How do I achieve fulfillment in my career?
Professor Christensen begins with an introduction to the work of Frederick Herzberg whose research in the mid-twentieth century taught us that money is not our most powerful motivating force.
As Money Girl Laura Adams tells us, money can buy us happiness … but only to a point. To have emotional well-being, we need to have enough money to cover basics like food and shelter comfortably. A widely cited 2010 study set that bar at $75,000 a year. Making more than that, data told us, didn’t equate to more happiness.
So if money doesn’t drive happiness, then what does? According to Christensen, it’s the opportunity to learn, to grow in responsibility, to contribute to the development of others, and to be recognized for your hard work and achievements.
So ask yourself: Are you having these fulfilling experiences in your work today?
If you could use a bump, are there ways you can infuse more life into your work? Can you take on a project that might help you expand your thinking, network, or knowledge? Can you mentor someone whose success you’d love to enhance? Can you publicly recognize a colleague who did you a small solid?
Or are you ready for a change you now realize you can afford to make?
Maybe you’ve always worked in corporate and dreamed of rolling into the non-profit space. Or you’re being pulled in multiple directions and want to transition to working part-time for a while. Or there’s that side hustle you always wanted to try, or that degree you dream of getting.
Unlock those golden handcuffs and free yourself to find joy in your work.
For me, this meant finally stepping out of a job that felt heavy and taking that chance on starting my own business. I’ve never looked back.
How do I maintain balance?
This, Christensen explains, is really a question of how your strategy is defined and implemented.
”… A company’s strategy is determined by the types of initiatives that management invests in.”
If a company’s strategy is to win by creating high-quality products, but it chooses to maximize its profit margin by using cheap materials to manufacture them, well … I think you can see why the strategy is doomed to fail.
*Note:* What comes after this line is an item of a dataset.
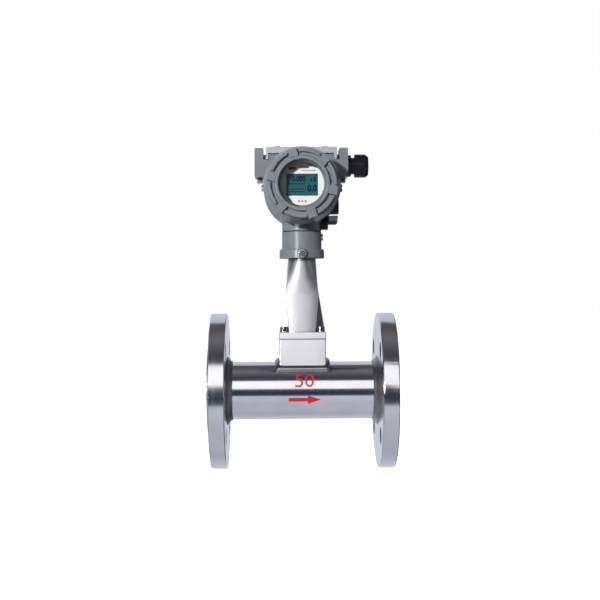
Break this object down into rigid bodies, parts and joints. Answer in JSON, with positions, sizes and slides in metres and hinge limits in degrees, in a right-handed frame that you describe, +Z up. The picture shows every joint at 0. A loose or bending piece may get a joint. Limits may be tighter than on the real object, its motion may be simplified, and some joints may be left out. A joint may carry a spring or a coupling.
{
  "type": "vortex flow meter",
  "caption": "Flanged vortex flow meter for a 50 mm line: bluff body and sensor in a welded steel tube, stainless stem, and a turning two-chamber head with a display.",
  "frame": {"origin": "centre of the inlet raised face, on the line's axis", "axes": "+X with the flow, from the inlet to the outlet; +Z up the stem; the display looks along -Y"},
  "size_m": [0.2, 0.165, 0.3447],
  "materials": {
    "polished_steel": "polished stainless steel, fine turned marks",
    "stem_steel": "bead-blasted and brushed stainless casting",
    "weld_steel": "rippled stainless weld",
    "screw_steel": "plain stainless fasteners",
    "grey_paint": "semi-gloss grey paint on a fine cast surface",
    "pale_plate": "satin anodised sheet",
    "black_plastic": "black moulded nylon",
    "black_rubber": "black nitrile rubber",
    "gasket_sheet": "graphite gasket sheet",
    "window_glass": "clear toughened glass",
    "faceplate": "off-white printed plastic",
    "lcd": "teal liquid-crystal display",
    "board": "green glass-fibre board",
    "potting": "black potted module",
    "terminal_plastic": "moulded terminal block",
    "brass": "nickel-free brass"
  },
  "bodies": {
    "meter": {"flow_tube": "polished_steel", "inlet_flange": "polished_steel", "outlet_flange": "polished_steel", "inlet_flange_weld": "weld_steel", "outlet_flange_weld": "weld_steel", "inlet_bore_weld": "weld_steel", "outlet_bore_weld": "weld_steel", "bluff_body": "polished_steel", "base_block": "polished_steel", "base_block_weld": "weld_steel", "vortex_sensor": "screw_steel", "sensor_gasket": "gasket_sheet", "seat_gasket": "gasket_sheet", "stem_plate": "polished_steel", "stem_screws": "screw_steel", "stem_spring_washers": "screw_steel", "stem": "stem_steel", "sensor_lead": "black_rubber", "lead_connector": "brass"},
    "head": {"neck_adapter": "grey_paint", "swivel_lock_screw": "screw_steel", "swivel_stop_screw": "screw_steel", "neck_seal": "black_rubber", "head_housing": "grey_paint", "adjuster_cap": "black_plastic", "neck_port_cap": "black_plastic", "earth_screw": "screw_steel", "side_plug": "black_plastic", "nameplate": "pale_plate", "nameplate_screws": "screw_steel", "display_faceplate": "faceplate", "lcd_panel": "lcd", "display_board": "board", "display_posts": "brass", "board_standoffs": "brass", "electronics_module": "potting", "wall_feedthrough": "potting", "terminal_block": "terminal_plastic", "terminal_screws": "brass", "gland_body": "black_plastic", "gland_clamp_seal": "black_rubber", "entry_plug": "screw_steel"},
    "display_seal": {"display_cover_seal": "black_rubber"},
    "display_cover": {"display_cover": "grey_paint", "window_gasket": "black_rubber", "window_glass": "window_glass", "window_clamp_ring": "pale_plate"},
    "terminal_seal": {"terminal_cover_seal": "black_rubber"},
    "terminal_cover": {"terminal_cover": "grey_paint"},
    "gland_ring": {"gland_thrust_ring": "black_plastic"},
    "gland_nut": {"gland_dome_nut": "black_plastic"}
  },
  "joints": [
    {"name": "head_swivel", "type": "hinge", "parent": "meter", "child": "head", "pos_m": [0.1, 0, 0.146], "axis": [0, 0, 1], "range_deg": [-160, 160]},
    {"name": "display_cover_advance", "type": "slide", "parent": "head", "child": "display_seal", "axis": [0, -1, 0], "range_m": [0, 0.012]},
    {"name": "display_cover_turn", "type": "hinge", "parent": "display_seal", "child": "display_cover", "pos_m": [0.1, -0.04, 0.2163], "axis": [0, -1, 0], "range_deg": [0, 2160]},
    {"name": "terminal_cover_advance", "type": "slide", "parent": "head", "child": "terminal_seal", "axis": [0, 1, 0], "range_m": [0, 0.012]},
    {"name": "terminal_cover_turn", "type": "hinge", "parent": "terminal_seal", "child": "terminal_cover", "pos_m": [0.1, 0.04, 0.2163], "axis": [0, 1, 0], "range_deg": [0, 2160]},
    {"name": "gland_nut_advance", "type": "slide", "parent": "head", "child": "gland_ring", "axis": [1, 0, 0], "range_m": [0, 0.006]},
    {"name": "gland_nut_turn", "type": "hinge", "parent": "gland_ring", "child": "gland_nut", "pos_m": [0.16, 0.01, 0.2409], "axis": [1, 0, 0], "range_deg": [0, 1440]}
  ],
  "couplings": [
    {"joint": "display_cover_advance", "follows": "display_cover_turn", "m_per_rad": 0.00031831},
    {"joint": "terminal_cover_advance", "follows": "terminal_cover_turn", "m_per_rad": 0.00031831},
    {"joint": "gland_nut_advance", "follows": "gland_nut_turn", "m_per_rad": 0.00023873}
  ]
}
So the question here is what strategy have you defined for your life. And are you making the right investments to support it?
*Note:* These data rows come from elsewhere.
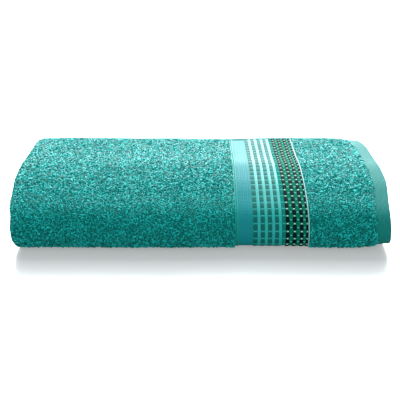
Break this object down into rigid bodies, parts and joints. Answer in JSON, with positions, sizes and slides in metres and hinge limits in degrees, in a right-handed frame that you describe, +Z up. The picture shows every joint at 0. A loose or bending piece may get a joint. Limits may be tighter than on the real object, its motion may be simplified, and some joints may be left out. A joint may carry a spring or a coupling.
{
  "type": "folded bath towel",
  "caption": "Terry bath towel folded into a flat packet with a rounded front fold, patterned woven borders at one end and flat hems; the top half opens like a book.",
  "frame": {"origin": "centre of the bounding box on the surface the packet rests on", "axes": "+Z up; +X along the towel's length towards the bordered ends; the rounded front fold faces -Y and the free side hems face +Y"},
  "size_m": [0.3524, 0.1844, 0.0605],
  "materials": {
    "terry": "matte",
    "woven_border": "matte",
    "flat_hem": "matte"
  },
  "bodies": {
    "lower_half": {"back_border_a": "woven_border", "back_border_b": "woven_border", "back_end_band_a": "terry", "back_end_band_b": "terry", "back_hem_a": "flat_hem", "back_hem_b": "flat_hem", "back_layer_1": "terry", "back_layer_2": "terry", "back_layer_3": "terry", "back_layer_4": "terry", "back_left_fold_inner": "terry", "back_left_fold_outer": "terry", "back_right_fold": "terry", "lower_border_a": "woven_border", "lower_border_b": "woven_border", "lower_end_band_a": "terry", "lower_end_band_b": "terry", "lower_hem_a": "flat_hem", "lower_hem_b": "flat_hem", "lower_layer_1": "terry", "lower_layer_2": "terry", "lower_layer_3": "terry", "lower_layer_4": "terry", "lower_left_fold_inner": "terry", "lower_left_fold_outer": "terry", "lower_right_fold": "terry", "front_border_a": "woven_border", "front_border_b": "woven_border", "front_end_band_a": "terry", "front_end_band_b": "terry", "front_hem_a": "flat_hem", "front_hem_b": "flat_hem", "front_layer_1": "terry", "front_layer_2": "terry", "front_layer_3": "terry", "front_layer_4": "terry", "front_left_fold_inner": "terry", "front_left_fold_outer": "terry", "front_right_fold": "terry"},
    "upper_half": {"side_hem_inner": "flat_hem", "side_hem_top": "flat_hem", "upper_border_a": "woven_border", "upper_border_b": "woven_border", "upper_end_band_a": "terry", "upper_end_band_b": "terry", "upper_hem_a": "flat_hem", "upper_hem_b": "flat_hem", "upper_layer_1": "terry", "upper_layer_2": "terry", "upper_layer_3": "terry", "upper_layer_4": "terry", "upper_left_fold_inner": "terry", "upper_left_fold_outer": "terry", "upper_right_fold": "terry"}
  },
  "joints": [
    {"name": "front_fold", "type": "hinge", "parent": "lower_half", "child": "upper_half", "pos_m": [0, -0.06193, 0.03025], "axis": [1, 0, 0], "range_deg": [0, 178], "deforming": ["front_border_a", "front_border_b", "front_end_band_a", "front_end_band_b", "front_hem_a", "front_hem_b", "front_layer_1", "front_layer_2", "front_layer_3", "front_layer_4", "front_left_fold_inner", "front_left_fold_outer", "front_right_fold"]}
  ]
}
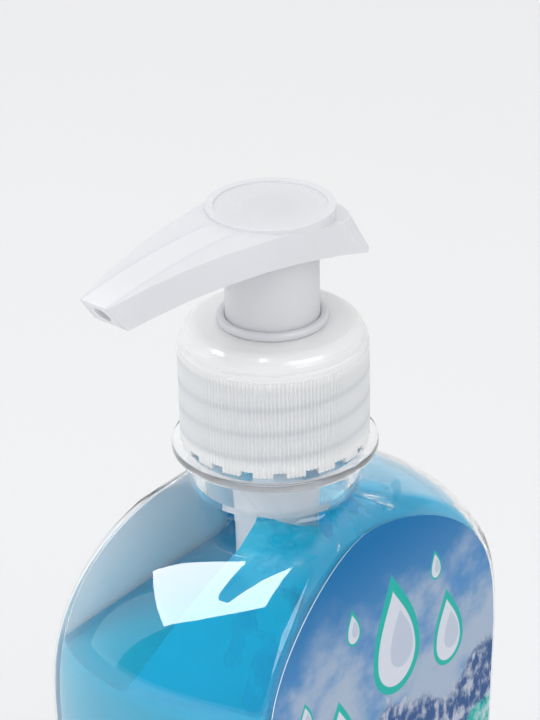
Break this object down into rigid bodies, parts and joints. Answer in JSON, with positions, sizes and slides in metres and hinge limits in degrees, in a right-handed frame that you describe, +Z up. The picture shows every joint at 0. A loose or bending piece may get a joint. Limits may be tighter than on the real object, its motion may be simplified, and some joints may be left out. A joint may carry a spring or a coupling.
{
  "type": "liquid soap bottle",
  "caption": "Clear pump bottle of blue liquid soap with arched flat front and back labels, a ribbed screw closure and a raised pump head with a drooping nozzle.",
  "frame": {"origin": "centre of the base, on the surface that the bottle stands on, on the axis of the neck and pump", "axes": "+Z up along the pump axis; front label faces -Y; at rest the nozzle points 4.9 degrees off -X towards +Y, as in the picture"},
  "size_m": [0.0767, 0.0438, 0.1683],
  "materials": {
    "clear_shell": "clear blown plastic",
    "liquid": "clear blue liquid",
    "label_film": "printed gloss film",
    "milky_plastic": "translucent milky polypropylene",
    "seal_plastic": "soft white polyethylene",
    "steel": "stainless steel"
  },
  "bodies": {
    "bottle_body": {"bottle": "clear_shell", "soap_fill": "liquid", "front_label": "label_film", "back_label": "label_film"},
    "pump_body": {"pump_housing": "milky_plastic", "chaplet": "milky_plastic", "gasket": "seal_plastic", "dip_tube": "milky_plastic", "spring": "steel"},
    "closure_body": {"closure": "milky_plastic"},
    "piston_body": {"piston_seal": "seal_plastic"},
    "head_body": {"actuator": "milky_plastic", "stem": "milky_plastic", "ball_cage": "milky_plastic"},
    "inlet_ball_body": {"inlet_ball": "steel"},
    "outlet_ball_body": {"outlet_ball": "steel"}
  },
  "joints": [
    {"name": "pump_lift", "type": "slide", "parent": "bottle_body", "child": "pump_body", "axis": [0, 0, 1], "range_m": [0, 0.0063]},
    {"name": "closure_turn", "type": "hinge", "parent": "pump_body", "child": "closure_body", "pos_m": [0, 0, 0.14], "axis": [0, 0, 1], "range_deg": [0, 541]},
    {"name": "pump_stroke", "type": "slide", "parent": "pump_body", "child": "piston_body", "axis": [0, 0, 1], "range_m": [-0.01, 0], "stiffness_N_per_m": 700, "springref_m": 0.006, "deforming": ["spring"]},
    {"name": "head_turn", "type": "hinge", "parent": "piston_body", "child": "head_body", "pos_m": [0, 0, 0.15], "axis": [0, 0, 1], "continuous": true},
    {"name": "inlet_ball_lift", "type": "slide", "parent": "pump_body", "child": "inlet_ball_body", "axis": [0, 0, 1], "range_m": [0, 0.0015]},
    {"name": "outlet_ball_lift", "type": "slide", "parent": "head_body", "child": "outlet_ball_body", "axis": [0, 0, 1], "range_m": [0, 0.0015]}
  ],
  "couplings": [
    {"joint": "closure_turn", "follows": "pump_lift", "rad_per_m": 1496}
  ]
}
To make the analogy work, Christensen imagines each important part of his life as a line of business—his career, his family, and his community.
He wants each of them to succeed. So he allocates his investments—his time, his focus, his care—in alignment with that strategy.
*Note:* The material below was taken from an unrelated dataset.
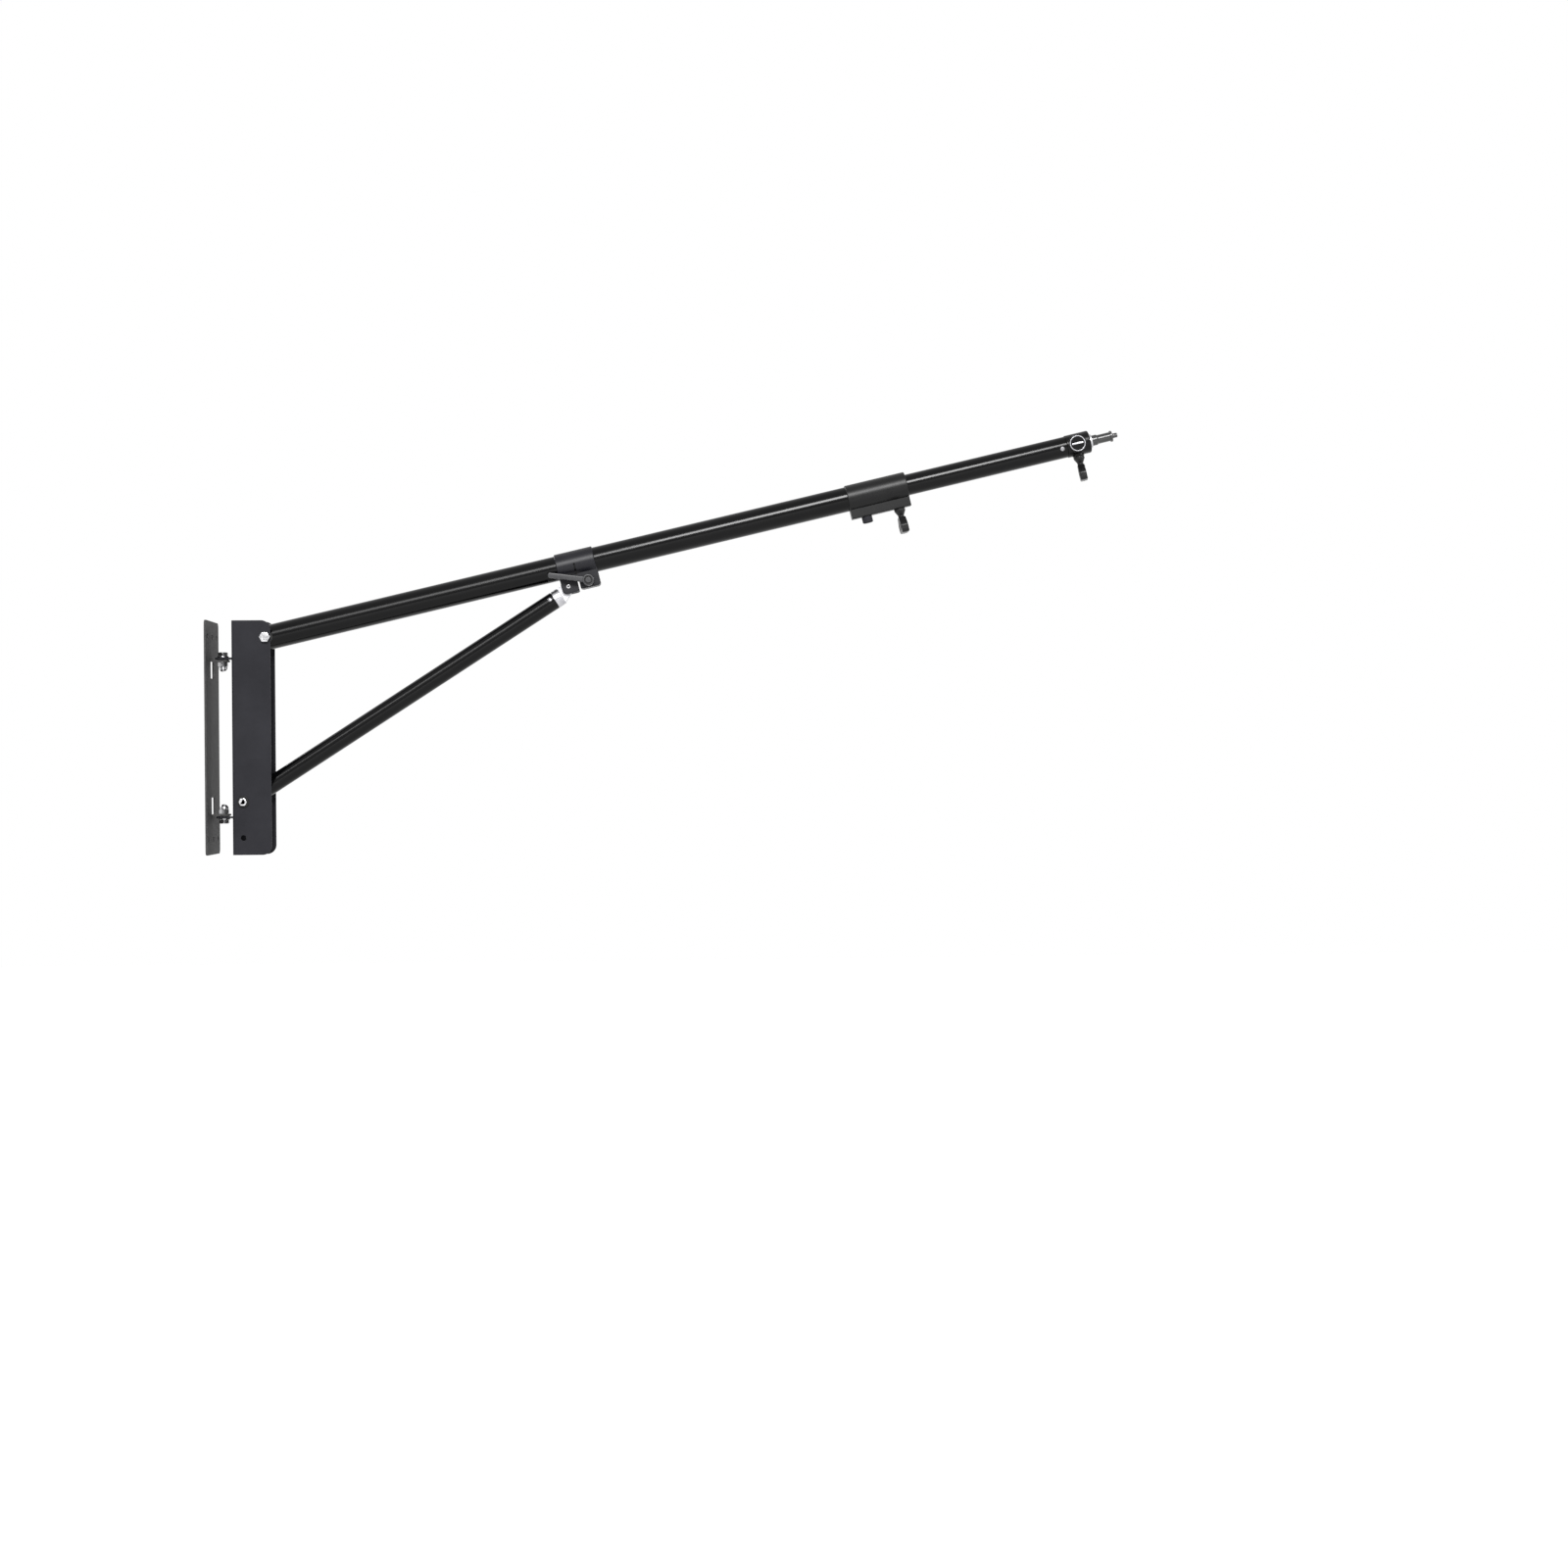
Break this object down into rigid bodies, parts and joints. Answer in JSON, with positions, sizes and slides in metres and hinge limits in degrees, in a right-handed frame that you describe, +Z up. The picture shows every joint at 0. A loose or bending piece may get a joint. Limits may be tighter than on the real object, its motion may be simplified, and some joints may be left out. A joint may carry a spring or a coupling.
{
  "type": "wall boom arm",
  "caption": "Wall-mounted swivelling boom arm with a braced, telescoping tube and a stud at its tip for a studio light.",
  "frame": {"origin": "centre of the wall plate's back face, on the wall", "axes": "+X away from the wall, +Z up, +Y to the arm's left as seen from the wall"},
  "size_m": [1.2853, 0.104, 0.5944],
  "materials": {
    "plate_steel": "matt dark grey-black powder coat",
    "gloss_tube": "gloss black",
    "black_casting": "satin black",
    "grey_casting": "satin dark grey",
    "black_plastic": "matt moulded",
    "nylon": "plain moulded",
    "bright_zinc": "bright plated",
    "bright_aluminium": "machined"
  },
  "bodies": {
    "wall_mount": {"wall_plate": "plate_steel", "upper_swivel_bolt": "bright_zinc", "upper_swivel_nut": "bright_zinc", "upper_swivel_washer": "nylon", "upper_head_washer": "bright_zinc", "lower_swivel_bolt": "bright_zinc", "lower_swivel_nut": "bright_zinc", "lower_swivel_washer": "nylon", "lower_head_washer": "bright_zinc"},
    "bracket": {"swivel_bracket": "plate_steel", "boom_pivot_bolt": "bright_zinc", "boom_pivot_nut": "bright_zinc", "boom_pivot_washer_near": "nylon", "boom_pivot_washer_far": "nylon", "brace_pivot_bolt": "bright_zinc", "brace_pivot_nut": "bright_zinc", "brace_pivot_washer": "black_plastic", "brace_pivot_spacer_near": "nylon", "brace_pivot_spacer_far": "nylon"},
    "boom": {"main_tube": "gloss_tube", "boom_root_plug": "black_plastic", "guide_bush": "nylon", "extension_collar": "black_casting", "collar_fixing_bolt": "plate_steel"},
    "slide_collar_unit": {"slide_collar": "grey_casting", "brace_pin": "bright_zinc", "brace_pin_nut": "bright_zinc", "clamp_bolt": "bright_zinc"},
    "lever": {"clamp_lever": "grey_casting", "lever_screw": "bright_zinc"},
    "brace": {"brace_tube": "gloss_tube", "brace_end_plug": "bright_aluminium", "brace_foot": "bright_aluminium", "brace_plug_rivet": "bright_aluminium"},
    "extension": {"extension_tube": "gloss_tube", "extension_tail_plug": "black_plastic", "tip_head": "black_casting", "side_cap_near": "bright_aluminium", "side_cap_far": "bright_aluminium", "head_rivet_near": "bright_aluminium", "head_rivet_far": "bright_aluminium"},
    "collar_knob": {"extension_knob": "black_plastic", "extension_knob_screw": "bright_zinc", "extension_knob_pad": "nylon"},
    "head_knob": {"tip_knob": "black_plastic", "tip_knob_screw": "bright_zinc"},
    "stud": {"spigot_stud": "black_casting", "spigot_flange": "bright_aluminium"}
  },
  "joints": [
    {"name": "bracket_swivel", "type": "hinge", "parent": "wall_mount", "child": "bracket", "pos_m": [0.0177, 0, 0], "axis": [0, 0, 1], "range_deg": [-65, 65]},
    {"name": "boom_tilt", "type": "hinge", "parent": "bracket", "child": "boom", "pos_m": [0.0795, 0, 0.1405], "axis": [0, -1, 0], "range_deg": [-20, 20]},
    {"name": "collar_slide", "type": "slide", "parent": "boom", "child": "slide_collar_unit", "axis": [0.9734, 0, 0.2292], "range_m": [-0.066, 0.066]},
    {"name": "brace_swing", "type": "hinge", "parent": "slide_collar_unit", "child": "brace", "pos_m": [0.50312, 0, 0.21046], "axis": [0, -1, 0], "range_deg": [-3.5, 3.5]},
    {"name": "lever_turn", "type": "hinge", "parent": "slide_collar_unit", "child": "lever", "pos_m": [0.53141, 0, 0.21856], "axis": [0, 1, 0], "range_deg": [-20, 150]},
    {"name": "extension_slide", "type": "slide", "parent": "boom", "child": "extension", "axis": [0.9734, 0, 0.2292], "range_m": [-0.22, 0.5]},
    {"name": "collar_knob_turn", "type": "hinge", "parent": "boom", "child": "collar_knob", "pos_m": [0.96586, 0, 0.34921], "axis": [0.2292, 0, -0.9734], "continuous": true},
    {"name": "head_knob_turn", "type": "hinge", "parent": "extension", "child": "head_knob", "pos_m": [1.22575, 0, 0.41041], "axis": [0.2292, 0, -0.9734], "continuous": true},
    {"name": "stud_turn", "type": "hinge", "parent": "extension", "child": "stud", "pos_m": [1.24463, 0, 0.41485], "axis": [0.9734, 0, 0.2292], "continuous": true}
  ],
  "couplings": [
    {"joint": "collar_slide", "follows": "boom_tilt", "m_per_rad": -0.185},
    {"joint": "brace_swing", "follows": "boom_tilt", "ratio": -0.16}
  ]
}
“Allocation choices,” he says, “can make you turn out to be very different from what you intended.”
He goes on to observe that “People who are driven to excel have this unconscious propensity to underinvest in their families and overinvest in their careers even though… loving relationships… are the most powerful and enduring source of happiness.”
When I first read this, I knew my sense of balance was off. Yet I somehow felt powerless to change it. But there was something in his framing about the allocation of resources that really hit me. I realized that my time is my investment portfolio. I wanted to take ownership of it.
Did I quit my job and start my business the next day? I assure you I did not. But this reframing was exactly the gift I needed to move from feeling constrained and trapped to feeling encouraged and ready to explore some options.
I’m not suggesting you follow my path. I’m inviting you to assess yours. Are you investing according to the outcomes you hope to achieve? Where have you possibly overinvested in work and underinvested in the things or people that bring you joy?
How do I keep integrity at the forefront?
Ever hear of something called the “marginal cost mistake?” I hadn’t. It’s the idea that most people who’ve fallen from grace (think Bernie Madoff) didn’t wake up one day and decide to commit a major crime.
“A voice in our head says ‘Look, I know that as a general rule most people shouldn’t do this. But in this particular extenuating circumstance, just this once it’s OK.’ The marginal cost of doing something wrong ‘just this once’ always seems alluringly low. It suckers you in.”
Personally, I’ve never stood on the precipice of making a criminal choice. But this concept has shown up in my life in different ways.
In my life today, I stand firmly in the camp of respect and equality for every human being. If someone in my life—a client, a colleague, even a family member—makes an off-color joke or comment, I know it’s easier to ignore it. Just this once.
But I won’t. And having that clarity makes the choice so simple for me.
Maybe your boss asked you to “borrow” a competitor’s idea you heard about … just this once. Or a friend needs a reference and wonders if you’ll play the role of her former boss … but just for this one potential job.
Think long and hard before you break the golden rule. Otherwise, your “marginal cost mistake” will stay with you. I still remember kids I didn’t stand up for on the playground. I can’t change what’s behind me, but I can be a version of myself going forward that the little girl in me would be proud of.
I wish the same for you.
I hope these ideas have triggered some insight or courage or inspiration. May you be fulfilled, may you be in balance, and may you be the most gleaming version of you.